## What is asked:
Begin at the line containing "# ---- Assembly" and stop at the line containing "points = [vertex.co"; copy those lines exactly, ends included, and nothing else.

Some records:
================================

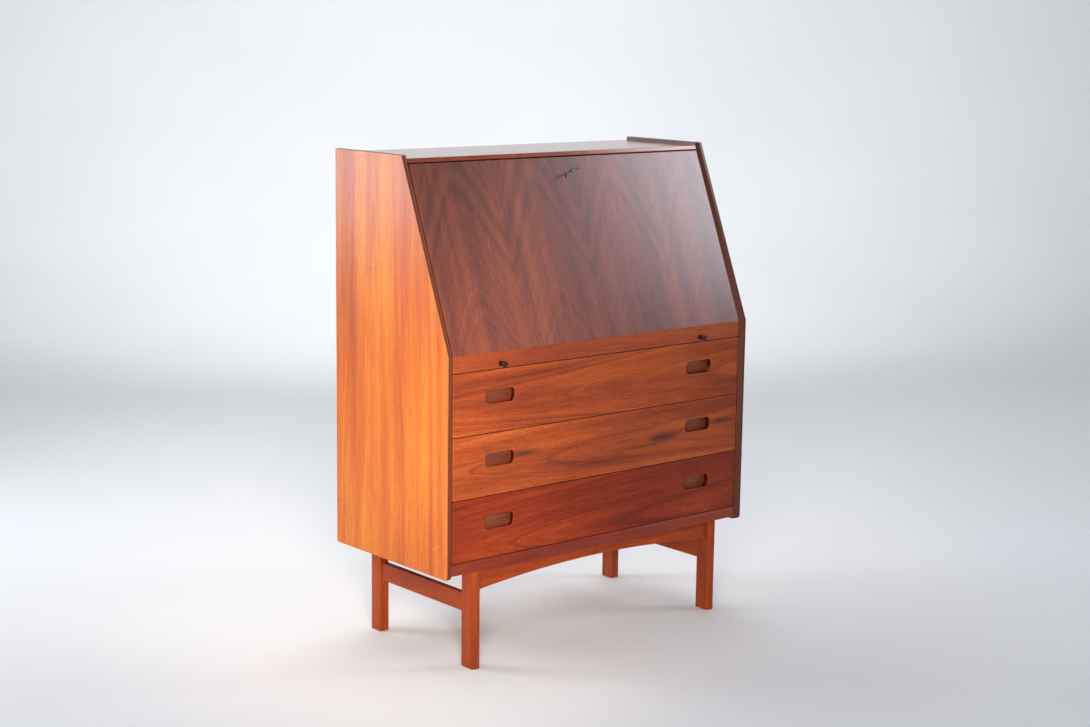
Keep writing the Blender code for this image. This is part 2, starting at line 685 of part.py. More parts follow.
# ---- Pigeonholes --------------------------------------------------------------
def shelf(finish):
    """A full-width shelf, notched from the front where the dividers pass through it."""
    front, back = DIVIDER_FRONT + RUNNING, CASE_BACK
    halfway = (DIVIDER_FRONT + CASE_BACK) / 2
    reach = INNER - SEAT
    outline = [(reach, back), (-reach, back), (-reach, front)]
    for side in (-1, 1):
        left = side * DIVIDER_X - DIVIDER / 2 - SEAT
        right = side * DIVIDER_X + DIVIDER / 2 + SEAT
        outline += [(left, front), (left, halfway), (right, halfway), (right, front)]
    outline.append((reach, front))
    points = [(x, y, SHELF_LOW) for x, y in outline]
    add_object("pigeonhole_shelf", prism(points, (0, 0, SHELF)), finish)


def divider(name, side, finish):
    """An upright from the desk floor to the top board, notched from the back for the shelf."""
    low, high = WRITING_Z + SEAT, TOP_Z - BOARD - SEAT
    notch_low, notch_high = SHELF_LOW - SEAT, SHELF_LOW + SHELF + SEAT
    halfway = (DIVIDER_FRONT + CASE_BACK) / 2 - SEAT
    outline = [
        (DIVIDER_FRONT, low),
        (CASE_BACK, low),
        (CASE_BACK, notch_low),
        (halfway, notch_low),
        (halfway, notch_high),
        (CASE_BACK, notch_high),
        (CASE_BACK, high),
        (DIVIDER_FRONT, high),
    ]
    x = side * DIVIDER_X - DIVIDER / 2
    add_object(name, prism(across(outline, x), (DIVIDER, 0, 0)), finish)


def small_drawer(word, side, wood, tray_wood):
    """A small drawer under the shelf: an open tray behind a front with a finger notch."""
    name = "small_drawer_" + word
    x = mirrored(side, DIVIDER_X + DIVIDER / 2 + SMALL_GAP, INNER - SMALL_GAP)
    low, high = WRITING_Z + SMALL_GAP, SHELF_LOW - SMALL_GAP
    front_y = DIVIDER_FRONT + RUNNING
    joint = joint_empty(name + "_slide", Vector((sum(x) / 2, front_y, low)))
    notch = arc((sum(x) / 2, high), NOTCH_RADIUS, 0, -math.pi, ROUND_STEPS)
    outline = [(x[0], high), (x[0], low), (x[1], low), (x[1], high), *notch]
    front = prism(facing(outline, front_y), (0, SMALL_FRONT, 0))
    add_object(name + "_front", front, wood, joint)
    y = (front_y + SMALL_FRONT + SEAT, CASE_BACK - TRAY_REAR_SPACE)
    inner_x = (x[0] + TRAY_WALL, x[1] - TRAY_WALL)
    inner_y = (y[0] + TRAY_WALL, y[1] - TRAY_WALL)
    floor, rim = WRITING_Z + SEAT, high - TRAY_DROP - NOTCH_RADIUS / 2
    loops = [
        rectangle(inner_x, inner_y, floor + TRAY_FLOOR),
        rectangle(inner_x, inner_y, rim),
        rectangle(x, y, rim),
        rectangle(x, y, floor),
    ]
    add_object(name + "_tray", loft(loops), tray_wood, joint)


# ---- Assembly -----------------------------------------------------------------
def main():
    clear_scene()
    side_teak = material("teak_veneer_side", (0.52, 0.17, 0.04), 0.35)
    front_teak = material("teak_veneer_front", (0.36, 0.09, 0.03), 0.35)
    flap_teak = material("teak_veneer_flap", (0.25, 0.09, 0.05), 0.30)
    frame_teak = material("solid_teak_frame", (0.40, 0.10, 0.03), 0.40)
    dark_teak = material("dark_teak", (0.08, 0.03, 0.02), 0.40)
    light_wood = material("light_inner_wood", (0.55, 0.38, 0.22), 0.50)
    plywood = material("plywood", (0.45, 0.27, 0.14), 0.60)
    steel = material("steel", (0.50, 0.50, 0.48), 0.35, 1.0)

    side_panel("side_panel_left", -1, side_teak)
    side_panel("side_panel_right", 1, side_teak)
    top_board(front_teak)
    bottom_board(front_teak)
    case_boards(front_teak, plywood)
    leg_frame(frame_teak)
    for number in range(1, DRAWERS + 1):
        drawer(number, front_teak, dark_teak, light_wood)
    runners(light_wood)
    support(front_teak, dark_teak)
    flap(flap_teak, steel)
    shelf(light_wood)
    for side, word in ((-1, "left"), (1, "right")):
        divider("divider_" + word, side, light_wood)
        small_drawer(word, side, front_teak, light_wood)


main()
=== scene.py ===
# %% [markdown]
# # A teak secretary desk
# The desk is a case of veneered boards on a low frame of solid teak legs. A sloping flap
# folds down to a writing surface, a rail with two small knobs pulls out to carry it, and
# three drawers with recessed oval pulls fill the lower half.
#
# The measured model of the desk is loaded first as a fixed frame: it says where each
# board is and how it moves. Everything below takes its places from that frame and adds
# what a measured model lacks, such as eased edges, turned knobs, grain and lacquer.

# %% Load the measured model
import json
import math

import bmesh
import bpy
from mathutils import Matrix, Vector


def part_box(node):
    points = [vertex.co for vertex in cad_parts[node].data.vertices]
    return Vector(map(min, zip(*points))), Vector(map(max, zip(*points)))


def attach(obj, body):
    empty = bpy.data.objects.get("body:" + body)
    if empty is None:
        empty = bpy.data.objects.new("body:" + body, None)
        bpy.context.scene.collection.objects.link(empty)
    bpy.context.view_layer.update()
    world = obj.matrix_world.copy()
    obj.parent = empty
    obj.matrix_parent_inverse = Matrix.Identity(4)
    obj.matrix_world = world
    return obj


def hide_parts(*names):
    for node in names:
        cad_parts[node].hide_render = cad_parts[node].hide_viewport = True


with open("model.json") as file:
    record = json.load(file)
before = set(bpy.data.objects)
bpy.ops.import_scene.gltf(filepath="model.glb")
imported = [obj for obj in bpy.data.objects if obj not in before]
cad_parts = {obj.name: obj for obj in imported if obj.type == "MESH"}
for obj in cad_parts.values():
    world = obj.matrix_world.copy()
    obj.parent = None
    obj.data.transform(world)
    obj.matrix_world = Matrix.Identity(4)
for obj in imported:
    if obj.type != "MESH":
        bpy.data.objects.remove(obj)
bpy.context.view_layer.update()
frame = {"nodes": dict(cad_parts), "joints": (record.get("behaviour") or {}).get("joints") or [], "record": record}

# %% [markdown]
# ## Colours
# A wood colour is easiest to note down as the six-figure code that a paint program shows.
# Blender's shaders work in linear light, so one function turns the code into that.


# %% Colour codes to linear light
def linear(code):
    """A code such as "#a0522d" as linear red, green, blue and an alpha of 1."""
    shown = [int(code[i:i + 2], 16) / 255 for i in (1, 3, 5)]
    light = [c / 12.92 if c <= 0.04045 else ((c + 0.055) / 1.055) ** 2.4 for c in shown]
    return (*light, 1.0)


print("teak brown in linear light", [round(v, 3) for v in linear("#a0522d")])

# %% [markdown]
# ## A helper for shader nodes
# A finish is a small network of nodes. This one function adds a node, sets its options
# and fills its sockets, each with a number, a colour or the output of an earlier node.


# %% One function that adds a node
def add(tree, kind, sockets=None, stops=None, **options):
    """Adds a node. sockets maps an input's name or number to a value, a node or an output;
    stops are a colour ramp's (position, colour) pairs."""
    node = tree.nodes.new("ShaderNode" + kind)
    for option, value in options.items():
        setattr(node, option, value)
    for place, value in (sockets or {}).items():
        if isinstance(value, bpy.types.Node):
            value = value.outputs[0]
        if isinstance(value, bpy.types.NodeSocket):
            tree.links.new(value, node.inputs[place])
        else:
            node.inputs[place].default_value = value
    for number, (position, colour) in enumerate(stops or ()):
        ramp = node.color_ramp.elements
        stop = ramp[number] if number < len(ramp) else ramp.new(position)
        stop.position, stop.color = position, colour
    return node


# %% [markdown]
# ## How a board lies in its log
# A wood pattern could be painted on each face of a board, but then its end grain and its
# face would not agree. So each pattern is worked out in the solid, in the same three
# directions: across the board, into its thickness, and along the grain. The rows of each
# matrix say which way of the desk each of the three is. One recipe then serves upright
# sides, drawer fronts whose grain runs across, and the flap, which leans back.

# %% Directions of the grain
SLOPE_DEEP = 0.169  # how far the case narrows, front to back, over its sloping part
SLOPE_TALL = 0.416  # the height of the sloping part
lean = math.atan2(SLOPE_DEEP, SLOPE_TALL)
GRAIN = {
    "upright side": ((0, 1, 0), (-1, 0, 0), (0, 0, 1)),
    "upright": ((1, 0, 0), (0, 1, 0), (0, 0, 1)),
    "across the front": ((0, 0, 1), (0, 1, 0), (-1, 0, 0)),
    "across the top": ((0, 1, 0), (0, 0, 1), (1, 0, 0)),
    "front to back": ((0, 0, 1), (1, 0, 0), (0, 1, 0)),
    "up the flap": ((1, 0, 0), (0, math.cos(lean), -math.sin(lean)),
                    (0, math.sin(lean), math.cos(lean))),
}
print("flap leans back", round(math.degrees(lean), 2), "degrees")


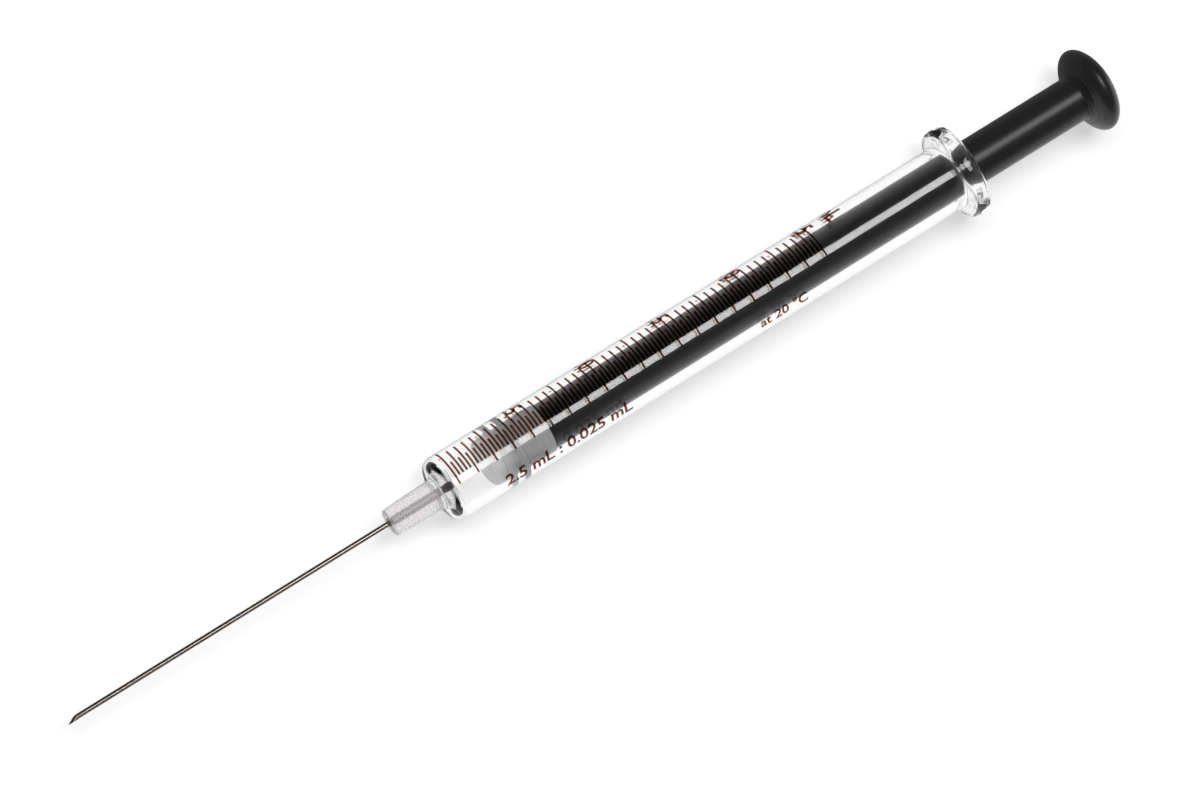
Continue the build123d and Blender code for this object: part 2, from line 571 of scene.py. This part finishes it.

================================

## Task result:
# ---- Assembly -----------------------------------------------------------------
def main():
    clear_scene()
    side_teak = material("teak_veneer_side", (0.52, 0.17, 0.04), 0.35)
    front_teak = material("teak_veneer_front", (0.36, 0.09, 0.03), 0.35)
    flap_teak = material("teak_veneer_flap", (0.25, 0.09, 0.05), 0.30)
    frame_teak = material("solid_teak_frame", (0.40, 0.10, 0.03), 0.40)
    dark_teak = material("dark_teak", (0.08, 0.03, 0.02), 0.40)
    light_wood = material("light_inner_wood", (0.55, 0.38, 0.22), 0.50)
    plywood = material("plywood", (0.45, 0.27, 0.14), 0.60)
    steel = material("steel", (0.50, 0.50, 0.48), 0.35, 1.0)

    side_panel("side_panel_left", -1, side_teak)
    side_panel("side_panel_right", 1, side_teak)
    top_board(front_teak)
    bottom_board(front_teak)
    case_boards(front_teak, plywood)
    leg_frame(frame_teak)
    for number in range(1, DRAWERS + 1):
        drawer(number, front_teak, dark_teak, light_wood)
    runners(light_wood)
    support(front_teak, dark_teak)
    flap(flap_teak, steel)
    shelf(light_wood)
    for side, word in ((-1, "left"), (1, "right")):
        divider("divider_" + word, side, light_wood)
        small_drawer(word, side, front_teak, light_wood)


main()
=== scene.py ===
# %% [markdown]
# # A teak secretary desk
# The desk is a case of veneered boards on a low frame of solid teak legs. A sloping flap
# folds down to a writing surface, a rail with two small knobs pulls out to carry it, and
# three drawers with recessed oval pulls fill the lower half.
#
# The measured model of the desk is loaded first as a fixed frame: it says where each
# board is and how it moves. Everything below takes its places from that frame and adds
# what a measured model lacks, such as eased edges, turned knobs, grain and lacquer.

# %% Load the measured model
import json
import math

import bmesh
import bpy
from mathutils import Matrix, Vector


def part_box(node):
    points = [vertex.co for vertex in cad_parts[node].data.vertices]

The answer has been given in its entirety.